Previous research has shown that success of a controlled recirculation is predicated on an adequate supply of fresh air. These researchers also recommend a reliable monitoring system, toward which this mine has made considerable progress (Araya, 2012c) having installed airflow, gas and temperature monitors. In this study, intake DPM concentrations increased (+27%) similarly to the percentage of recirculated air (19%), although intake fresh airflow dropped by a slightly lower percentage (11%). If intake fresh airflow and production activity had remained constant, DPM levels may have been close to the same, confirming the above.
Although the fresh air quantity was reduced during ventilation system maintenance and air was recirculated back into district intake air, only modest increases in contaminants were measured. The critical area found during the in-mine testing was the isolated recirculation drift where airflow reversed. Should the system balance be close to neutral, this area or others could encounter minimal airflow, creating an area of low airflow and potentially high concentrations. If this reversal is critical to the system, air doors or a regulator could be installed to prohibit or control recirculation.
When these ventilation events are envisioned, suitable ventilation surveys and modeling exercises should be undertaken in advance of events to ensure a safe and healthy environment is maintained. Critical areas in the ventilation system are not usually in main airways, but sampling information from face workers in conjunction with knowledge of total fresh air intake dilution capacity should drive decision making regarding production levels affected by system ventilation upsets.
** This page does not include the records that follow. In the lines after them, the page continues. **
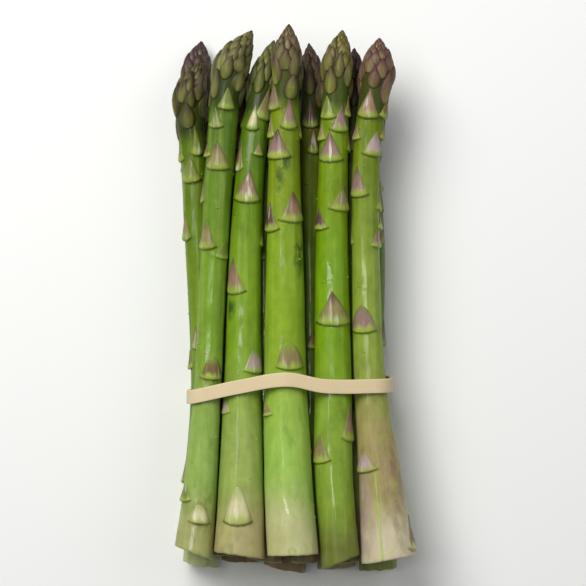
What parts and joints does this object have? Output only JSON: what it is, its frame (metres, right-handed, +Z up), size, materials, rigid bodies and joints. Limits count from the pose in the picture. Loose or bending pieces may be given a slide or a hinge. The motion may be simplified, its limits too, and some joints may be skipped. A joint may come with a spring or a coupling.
{
  "type": "bundle of asparagus",
  "caption": "Bundle of fresh green asparagus spears with scaly pointed tips and cut ends, lying on its side, held by a flat rubber band.",
  "frame": {"origin": "centre of the bundle's bounding box, at the level of the surface it lies on", "axes": "+Y along the bundle from the cut ends towards the tips, +Z up, +X to the right seen from above with the tips away from the viewer"},
  "size_m": [0.0974, 0.2228, 0.0492],
  "materials": {
    "spear_skin": null,
    "rubber_band": "matte tan latex"
  },
  "bodies": {
    "root": {"spear_bottom_1": "spear_skin", "spear_bottom_2": "spear_skin", "spear_bottom_3": "spear_skin", "spear_bottom_4": "spear_skin", "spear_bottom_5": "spear_skin", "spear_middle_1": "spear_skin", "spear_middle_2": "spear_skin", "spear_middle_3": "spear_skin", "spear_middle_4": "spear_skin", "spear_middle_5": "spear_skin", "spear_top_1": "spear_skin", "spear_top_2": "spear_skin", "spear_top_3": "spear_skin", "spear_top_4": "spear_skin", "spear_top_5": "spear_skin", "rubber_band": "rubber_band"}
  },
  "joints": []
}
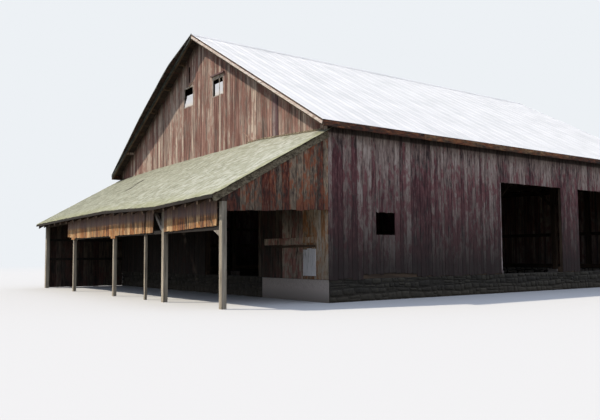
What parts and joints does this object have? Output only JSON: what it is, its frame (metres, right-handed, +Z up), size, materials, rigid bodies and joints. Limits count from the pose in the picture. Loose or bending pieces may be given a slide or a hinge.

Should face mining area exposures be near the allowable limit, activity should be reduced. Utilization of DPM mass flow allows input of contaminant flow into a ventilation network model, giving a better idea of potential contaminant levels during ventilation changes and district recirculation. Should a permanent system of controlled recirculation be used, the design should monitor for and minimize the recirculation of mine fire contaminants to assure the safety of miners.